(GOAL OF THE EXERCISE) Find the lines with "lifts" in them and copy them out.

(LISTED ENTRIES)
□ □ □ □ □
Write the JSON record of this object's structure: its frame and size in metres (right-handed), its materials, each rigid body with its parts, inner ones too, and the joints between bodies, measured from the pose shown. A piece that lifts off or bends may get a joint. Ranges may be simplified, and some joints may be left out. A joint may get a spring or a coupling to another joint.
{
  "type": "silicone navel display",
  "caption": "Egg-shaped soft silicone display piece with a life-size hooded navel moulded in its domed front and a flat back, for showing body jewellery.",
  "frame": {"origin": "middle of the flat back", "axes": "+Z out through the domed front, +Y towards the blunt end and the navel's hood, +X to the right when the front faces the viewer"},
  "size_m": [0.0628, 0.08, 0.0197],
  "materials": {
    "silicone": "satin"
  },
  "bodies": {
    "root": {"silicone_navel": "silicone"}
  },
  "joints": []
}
□ □ □ □ □
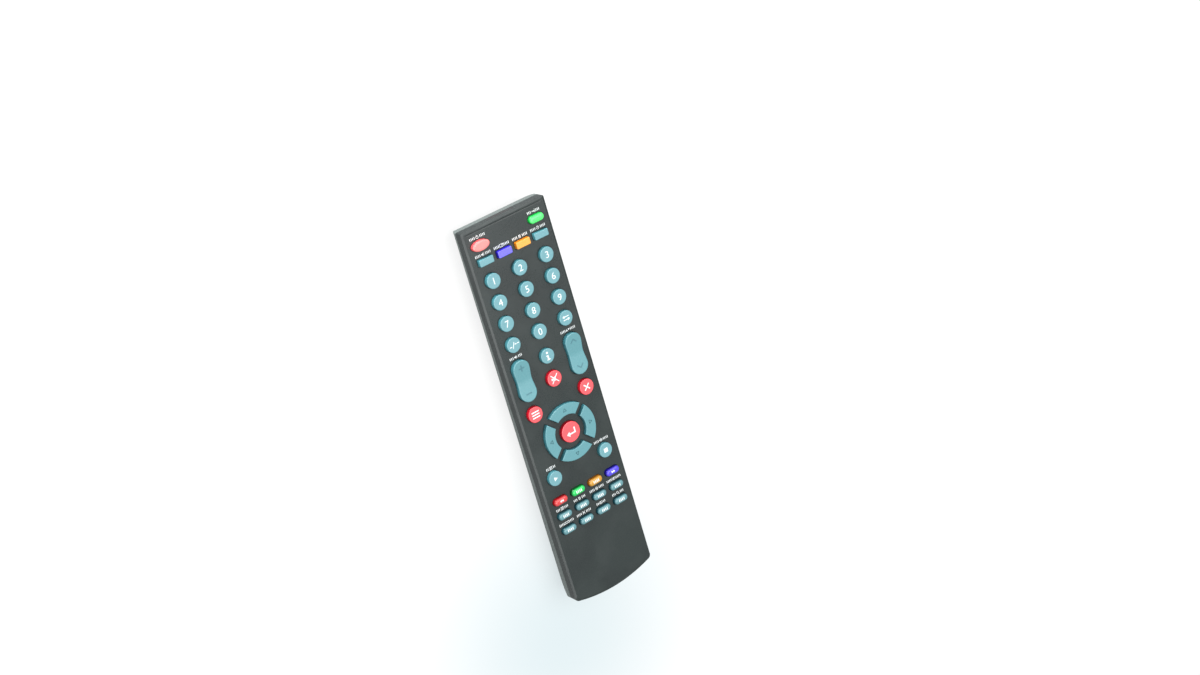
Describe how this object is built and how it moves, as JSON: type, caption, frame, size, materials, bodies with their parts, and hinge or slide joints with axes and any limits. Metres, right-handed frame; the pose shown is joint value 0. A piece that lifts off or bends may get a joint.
□ □ □ □ □
(EXERCISE RESPONSE)
Write the JSON record of this object's structure: its frame and size in metres (right-handed), its materials, each rigid body with its parts, inner ones too, and the joints between bodies, measured from the pose shown. A piece that lifts off or bends may get a joint. Ranges may be simplified, and some joints may be left out. A joint may get a spring or a coupling to another joint.
Describe how this object is built and how it moves, as JSON: type, caption, frame, size, materials, bodies with their parts, and hinge or slide joints with axes and any limits. Metres, right-handed frame; the pose shown is joint value 0. A piece that lifts off or bends may get a joint.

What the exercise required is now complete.